### DATASET EXTRACT
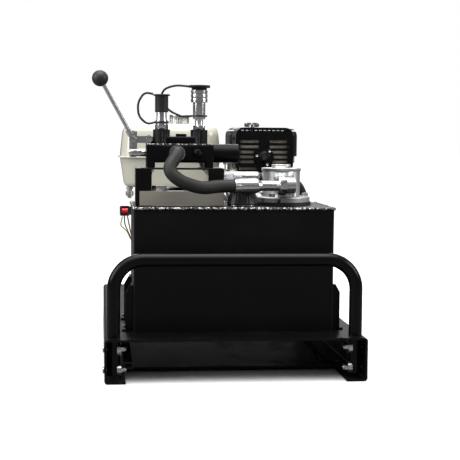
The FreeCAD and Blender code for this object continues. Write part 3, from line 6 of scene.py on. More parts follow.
import bmesh
import bpy
from mathutils import Euler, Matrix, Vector

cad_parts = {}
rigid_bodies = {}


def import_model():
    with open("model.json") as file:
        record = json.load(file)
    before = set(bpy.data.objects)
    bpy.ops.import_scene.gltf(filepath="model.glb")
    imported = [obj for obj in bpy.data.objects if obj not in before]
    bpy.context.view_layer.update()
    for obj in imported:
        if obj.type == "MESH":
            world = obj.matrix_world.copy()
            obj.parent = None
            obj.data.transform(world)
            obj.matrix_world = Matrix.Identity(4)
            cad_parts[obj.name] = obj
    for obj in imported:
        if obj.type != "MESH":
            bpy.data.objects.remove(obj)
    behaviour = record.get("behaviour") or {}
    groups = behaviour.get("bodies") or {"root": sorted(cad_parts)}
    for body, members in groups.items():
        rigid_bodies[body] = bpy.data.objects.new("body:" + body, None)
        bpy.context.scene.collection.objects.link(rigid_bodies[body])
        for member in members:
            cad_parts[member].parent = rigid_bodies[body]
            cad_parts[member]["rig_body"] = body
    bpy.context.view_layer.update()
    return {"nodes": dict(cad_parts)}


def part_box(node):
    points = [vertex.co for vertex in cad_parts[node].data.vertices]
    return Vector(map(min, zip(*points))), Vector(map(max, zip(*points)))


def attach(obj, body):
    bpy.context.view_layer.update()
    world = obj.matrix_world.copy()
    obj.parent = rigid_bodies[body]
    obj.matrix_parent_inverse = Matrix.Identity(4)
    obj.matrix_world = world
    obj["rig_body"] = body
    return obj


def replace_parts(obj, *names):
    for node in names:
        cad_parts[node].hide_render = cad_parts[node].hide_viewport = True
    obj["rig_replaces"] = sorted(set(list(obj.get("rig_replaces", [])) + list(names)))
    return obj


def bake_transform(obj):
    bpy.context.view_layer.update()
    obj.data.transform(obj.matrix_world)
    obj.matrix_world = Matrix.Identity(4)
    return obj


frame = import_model()

bl_info = {
    "name": "Hydraulic power unit",
    "version": (1, 0, 0),
    "blender": (4, 5, 0),
    "location": "View3D > Sidebar > Power unit",
    "description": "Finishes and fine pieces of a skid-mounted hydraulic power unit",
    "category": "Object",
}


# ------------------------------------------------------------------ sizes and colours
class UnitSizes(bpy.types.PropertyGroup):
    """Sizes that a user would change."""
    weld_radius: bpy.props.FloatProperty(
        name="Weld radius", description="Half the height of a weld bead", default=0.0034, unit="LENGTH")
    weld_pitch: bpy.props.FloatProperty(
        name="Weld pitch", description="Distance between the ripples of a weld", default=0.0026, unit="LENGTH")
    edge_round: bpy.props.FloatProperty(
        name="Edge rounding", description="Rounding of sheared and machined edges", default=0.0006,
        unit="LENGTH")
    rope_radius: bpy.props.FloatProperty(
        name="Starter rope radius", description="Half the starter rope's thickness", default=0.0022,
        unit="LENGTH")


class UnitColours(bpy.types.PropertyGroup):
    """Colours that a user would change."""
    paint: bpy.props.FloatVectorProperty(
        name="Paint", description="Skid and reservoir paint", default=(0.0028, 0.0028, 0.0032), subtype="COLOR")
    tank: bpy.props.FloatVectorProperty(
        name="Fuel tank", description="Fuel tank enamel", default=(0.66, 0.645, 0.54), subtype="COLOR")
    hose: bpy.props.FloatVectorProperty(
        name="Hose", description="Hose cover rubber", default=(0.020, 0.020, 0.018), subtype="COLOR")
    bar: bpy.props.FloatVectorProperty(
        name="Front bar", description="Bare bar on the valve stand", default=(0.36, 0.34, 0.29),
        subtype="COLOR")
    switch: bpy.props.FloatVectorProperty(
        name="Switch", description="Engine switch rocker", default=(0.60, 0.02, 0.02), subtype="COLOR")


# ------------------------------------------------------------------ shader maths
class Value:
    """A shader socket that can be used in Python arithmetic."""

    def __init__(self, finish, socket):
        self.finish = finish
        self.socket = socket

    def maths(self, operation, first, second):
        return self.finish.node("ShaderNodeMath", {"operation": operation}, {0: first, 1: second})

    def __add__(self, other):
        return self.maths("ADD", self, other)

    def __sub__(self, other):
        return self.maths("SUBTRACT", self, other)

    def __mul__(self, other):
        return self.maths("MULTIPLY", self, other)

    def __radd__(self, other):
        return self.maths("ADD", other, self)

    def __rsub__(self, other):
        return self.maths("SUBTRACT", other, self)

    def __rmul__(self, other):
        return self.maths("MULTIPLY", other, self)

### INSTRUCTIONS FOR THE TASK
Set down, exactly as written, each line of the data from its opening line through the one containing "for node in". Output nothing more.

### TASK RESULT
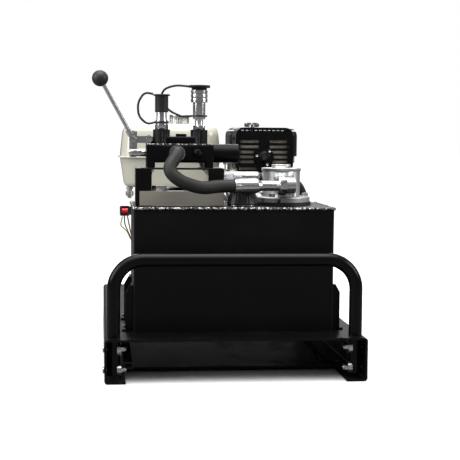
The FreeCAD and Blender code for this object continues. Write part 3, from line 6 of scene.py on. More parts follow.
import bmesh
import bpy
from mathutils import Euler, Matrix, Vector

cad_parts = {}
rigid_bodies = {}


def import_model():
    with open("model.json") as file:
        record = json.load(file)
    before = set(bpy.data.objects)
    bpy.ops.import_scene.gltf(filepath="model.glb")
    imported = [obj for obj in bpy.data.objects if obj not in before]
    bpy.context.view_layer.update()
    for obj in imported:
        if obj.type == "MESH":
            world = obj.matrix_world.copy()
            obj.parent = None
            obj.data.transform(world)
            obj.matrix_world = Matrix.Identity(4)
            cad_parts[obj.name] = obj
    for obj in imported:
        if obj.type != "MESH":
            bpy.data.objects.remove(obj)
    behaviour = record.get("behaviour") or {}
    groups = behaviour.get("bodies") or {"root": sorted(cad_parts)}
    for body, members in groups.items():
        rigid_bodies[body] = bpy.data.objects.new("body:" + body, None)
        bpy.context.scene.collection.objects.link(rigid_bodies[body])
        for member in members:
            cad_parts[member].parent = rigid_bodies[body]
            cad_parts[member]["rig_body"] = body
    bpy.context.view_layer.update()
    return {"nodes": dict(cad_parts)}


def part_box(node):
    points = [vertex.co for vertex in cad_parts[node].data.vertices]
    return Vector(map(min, zip(*points))), Vector(map(max, zip(*points)))


def attach(obj, body):
    bpy.context.view_layer.update()
    world = obj.matrix_world.copy()
    obj.parent = rigid_bodies[body]
    obj.matrix_parent_inverse = Matrix.Identity(4)
    obj.matrix_world = world
    obj["rig_body"] = body
    return obj


def replace_parts(obj, *names):
    for node in names:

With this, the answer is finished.